Look through the listing below and work out how many of its lines hold the word "axes". Give only the number.
# Start of Entries shown
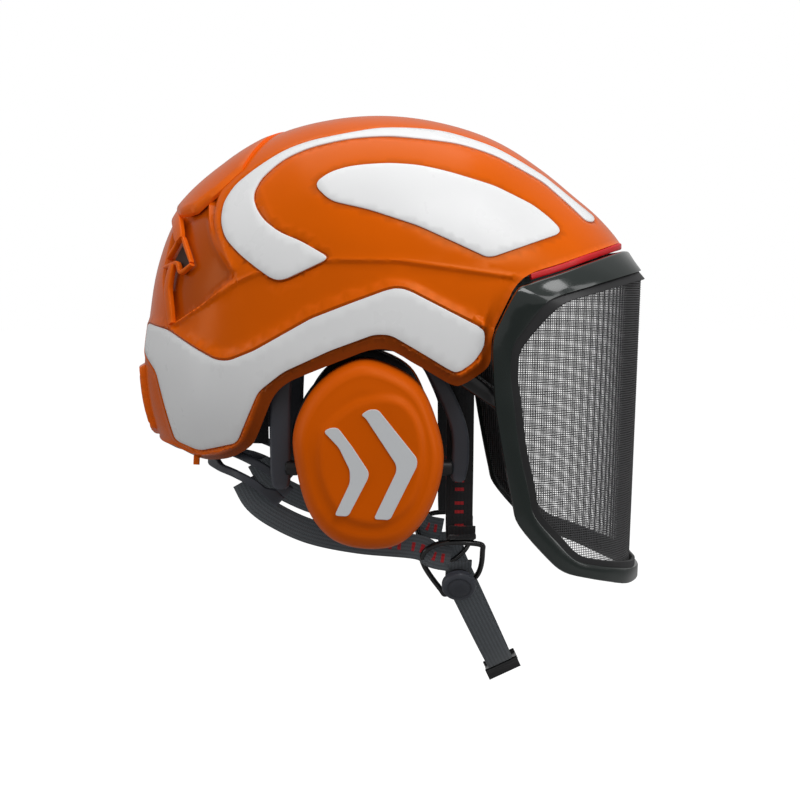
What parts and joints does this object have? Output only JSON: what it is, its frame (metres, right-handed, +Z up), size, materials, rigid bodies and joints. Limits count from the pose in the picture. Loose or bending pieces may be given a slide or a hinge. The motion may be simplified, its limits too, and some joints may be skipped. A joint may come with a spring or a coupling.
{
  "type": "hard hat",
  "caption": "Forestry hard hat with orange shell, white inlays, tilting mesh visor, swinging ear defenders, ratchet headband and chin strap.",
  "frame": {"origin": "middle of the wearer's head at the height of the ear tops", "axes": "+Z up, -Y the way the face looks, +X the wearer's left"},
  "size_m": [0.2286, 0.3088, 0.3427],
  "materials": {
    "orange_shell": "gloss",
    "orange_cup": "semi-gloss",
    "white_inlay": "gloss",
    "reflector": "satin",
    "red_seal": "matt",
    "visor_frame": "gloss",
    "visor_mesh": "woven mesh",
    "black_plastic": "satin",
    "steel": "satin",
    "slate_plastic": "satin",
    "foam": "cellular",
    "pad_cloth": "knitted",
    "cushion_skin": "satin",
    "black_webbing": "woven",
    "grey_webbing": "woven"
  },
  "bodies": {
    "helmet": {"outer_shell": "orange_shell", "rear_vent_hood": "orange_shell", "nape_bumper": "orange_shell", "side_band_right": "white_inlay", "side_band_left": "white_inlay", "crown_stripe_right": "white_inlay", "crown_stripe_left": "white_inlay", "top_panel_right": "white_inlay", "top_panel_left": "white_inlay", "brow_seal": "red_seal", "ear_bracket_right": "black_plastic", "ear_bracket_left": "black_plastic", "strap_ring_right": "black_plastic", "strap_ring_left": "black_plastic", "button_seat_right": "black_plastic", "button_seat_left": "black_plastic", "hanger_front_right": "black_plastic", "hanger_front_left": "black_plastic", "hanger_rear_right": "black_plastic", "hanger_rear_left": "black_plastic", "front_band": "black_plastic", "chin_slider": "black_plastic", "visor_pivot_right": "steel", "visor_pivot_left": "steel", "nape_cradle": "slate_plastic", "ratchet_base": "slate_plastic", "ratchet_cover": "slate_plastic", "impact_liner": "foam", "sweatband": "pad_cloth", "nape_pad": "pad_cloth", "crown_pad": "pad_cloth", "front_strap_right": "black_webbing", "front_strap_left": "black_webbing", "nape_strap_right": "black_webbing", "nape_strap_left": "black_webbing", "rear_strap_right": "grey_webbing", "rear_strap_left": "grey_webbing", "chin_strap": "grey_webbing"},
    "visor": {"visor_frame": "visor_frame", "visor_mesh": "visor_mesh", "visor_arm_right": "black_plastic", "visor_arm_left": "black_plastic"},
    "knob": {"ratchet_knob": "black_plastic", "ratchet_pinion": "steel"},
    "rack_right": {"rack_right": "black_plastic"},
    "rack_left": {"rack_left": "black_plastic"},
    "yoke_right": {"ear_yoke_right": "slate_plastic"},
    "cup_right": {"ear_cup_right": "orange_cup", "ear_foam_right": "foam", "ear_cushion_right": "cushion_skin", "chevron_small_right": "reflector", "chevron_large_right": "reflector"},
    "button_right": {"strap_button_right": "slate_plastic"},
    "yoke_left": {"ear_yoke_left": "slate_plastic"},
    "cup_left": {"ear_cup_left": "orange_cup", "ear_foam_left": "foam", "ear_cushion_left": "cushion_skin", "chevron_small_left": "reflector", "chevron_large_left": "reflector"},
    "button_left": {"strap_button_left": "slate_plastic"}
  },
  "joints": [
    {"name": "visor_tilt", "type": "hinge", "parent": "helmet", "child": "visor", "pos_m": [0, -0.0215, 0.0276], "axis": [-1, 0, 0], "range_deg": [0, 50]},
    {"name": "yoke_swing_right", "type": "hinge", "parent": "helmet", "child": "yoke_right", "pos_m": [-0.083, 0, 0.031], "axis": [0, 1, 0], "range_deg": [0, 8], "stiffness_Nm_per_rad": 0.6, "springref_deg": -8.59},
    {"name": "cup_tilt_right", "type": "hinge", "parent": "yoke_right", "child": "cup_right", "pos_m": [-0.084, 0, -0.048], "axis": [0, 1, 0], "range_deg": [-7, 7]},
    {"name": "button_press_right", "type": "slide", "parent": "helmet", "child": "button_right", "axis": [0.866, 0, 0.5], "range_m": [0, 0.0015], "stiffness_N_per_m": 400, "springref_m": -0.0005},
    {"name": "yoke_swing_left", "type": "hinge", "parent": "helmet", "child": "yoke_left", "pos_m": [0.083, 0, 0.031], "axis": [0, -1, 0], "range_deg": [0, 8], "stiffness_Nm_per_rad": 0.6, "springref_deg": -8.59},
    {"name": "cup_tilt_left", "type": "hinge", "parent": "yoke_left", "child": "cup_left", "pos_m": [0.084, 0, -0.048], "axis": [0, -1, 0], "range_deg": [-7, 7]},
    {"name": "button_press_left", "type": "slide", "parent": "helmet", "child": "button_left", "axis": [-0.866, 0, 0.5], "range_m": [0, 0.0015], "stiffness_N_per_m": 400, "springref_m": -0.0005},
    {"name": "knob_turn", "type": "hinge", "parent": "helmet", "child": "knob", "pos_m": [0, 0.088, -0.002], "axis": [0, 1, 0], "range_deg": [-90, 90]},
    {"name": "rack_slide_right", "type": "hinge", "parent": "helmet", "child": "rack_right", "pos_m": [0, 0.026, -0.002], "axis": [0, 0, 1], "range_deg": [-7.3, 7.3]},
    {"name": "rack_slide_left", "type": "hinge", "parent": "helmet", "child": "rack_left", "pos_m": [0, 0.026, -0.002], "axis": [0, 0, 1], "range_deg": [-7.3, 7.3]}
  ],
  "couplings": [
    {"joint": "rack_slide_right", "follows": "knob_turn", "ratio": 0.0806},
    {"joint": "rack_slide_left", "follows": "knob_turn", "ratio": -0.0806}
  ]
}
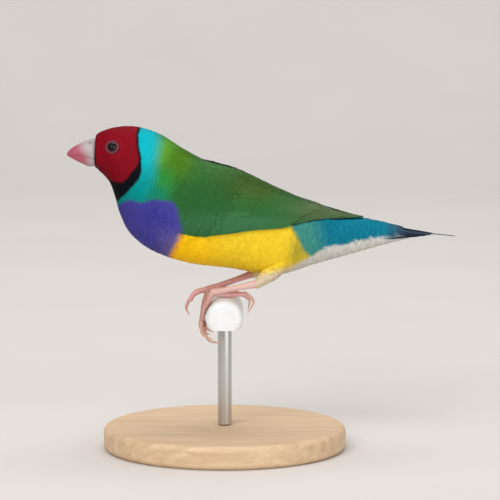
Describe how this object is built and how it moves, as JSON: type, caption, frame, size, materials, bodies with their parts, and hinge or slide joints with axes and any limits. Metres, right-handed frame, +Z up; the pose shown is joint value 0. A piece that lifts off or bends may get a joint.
# End of Entries shown
● **Solution to this task**: 2